SET PROBLEM = Repeat the material exactly, every line of it.

───

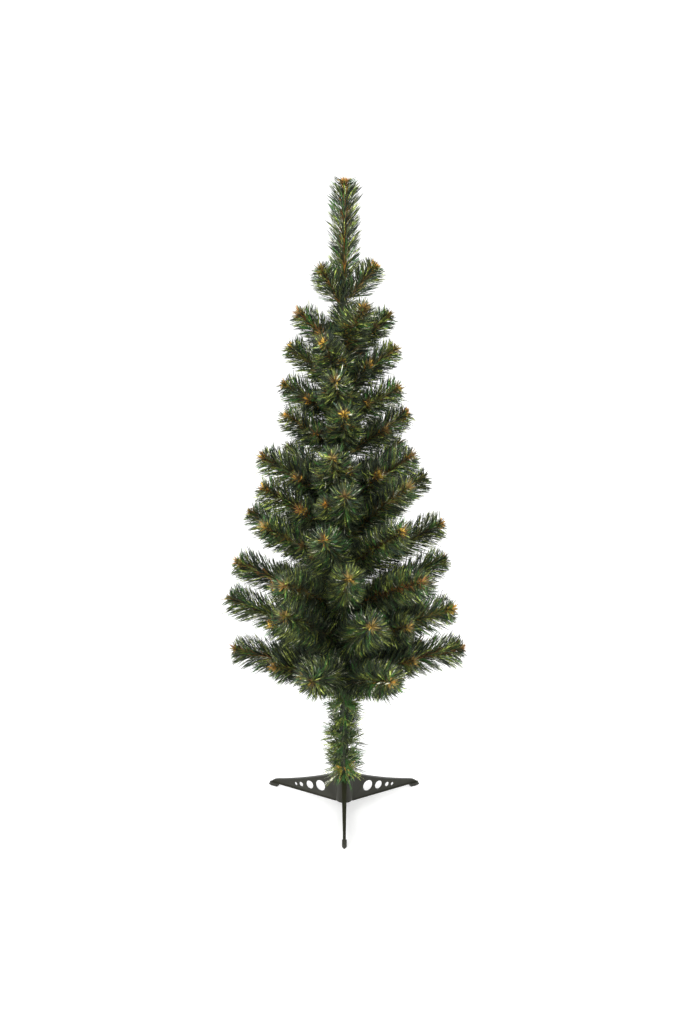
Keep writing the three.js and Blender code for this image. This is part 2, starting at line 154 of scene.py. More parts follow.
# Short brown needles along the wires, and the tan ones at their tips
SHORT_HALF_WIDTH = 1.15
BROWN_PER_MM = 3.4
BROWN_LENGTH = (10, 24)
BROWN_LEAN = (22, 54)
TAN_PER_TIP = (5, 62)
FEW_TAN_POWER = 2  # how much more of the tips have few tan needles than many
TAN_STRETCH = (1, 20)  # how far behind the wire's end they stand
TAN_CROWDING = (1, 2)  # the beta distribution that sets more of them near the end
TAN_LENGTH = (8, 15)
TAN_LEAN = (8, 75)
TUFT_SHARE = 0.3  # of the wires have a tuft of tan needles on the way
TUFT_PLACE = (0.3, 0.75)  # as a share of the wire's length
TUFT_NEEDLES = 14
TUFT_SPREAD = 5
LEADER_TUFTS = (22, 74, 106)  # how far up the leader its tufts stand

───

THE RESPONSE =
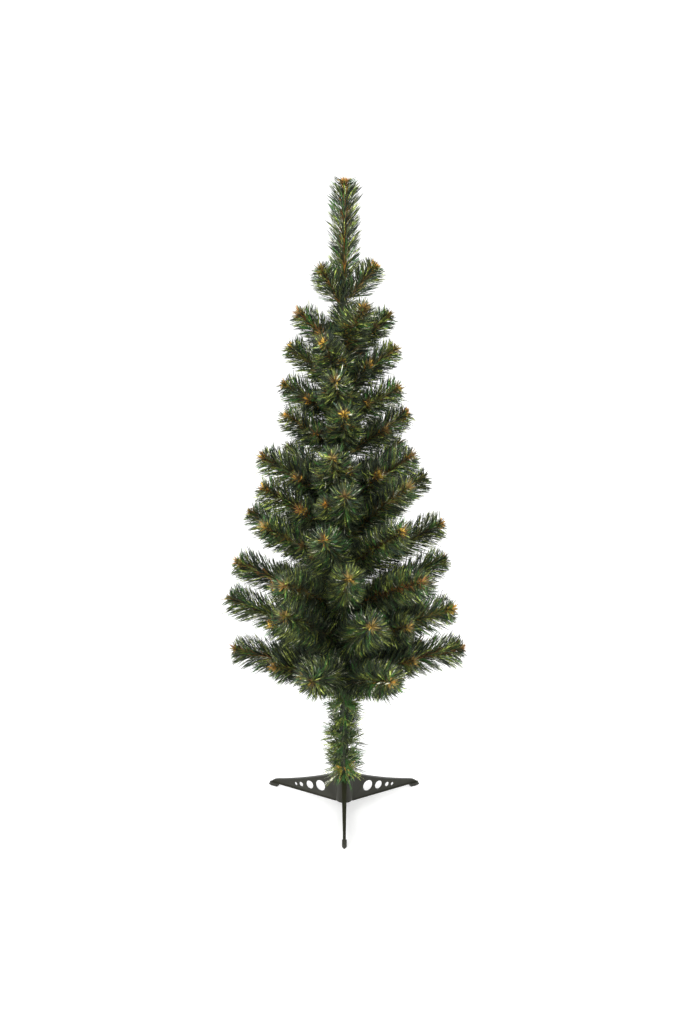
Keep writing the three.js and Blender code for this image. This is part 2, starting at line 154 of scene.py. More parts follow.
# Short brown needles along the wires, and the tan ones at their tips
SHORT_HALF_WIDTH = 1.15
BROWN_PER_MM = 3.4
BROWN_LENGTH = (10, 24)
BROWN_LEAN = (22, 54)
TAN_PER_TIP = (5, 62)
FEW_TAN_POWER = 2  # how much more of the tips have few tan needles than many
TAN_STRETCH = (1, 20)  # how far behind the wire's end they stand
TAN_CROWDING = (1, 2)  # the beta distribution that sets more of them near the end
TAN_LENGTH = (8, 15)
TAN_LEAN = (8, 75)
TUFT_SHARE = 0.3  # of the wires have a tuft of tan needles on the way
TUFT_PLACE = (0.3, 0.75)  # as a share of the wire's length
TUFT_NEEDLES = 14
TUFT_SPREAD = 5
LEADER_TUFTS = (22, 74, 106)  # how far up the leader its tufts stand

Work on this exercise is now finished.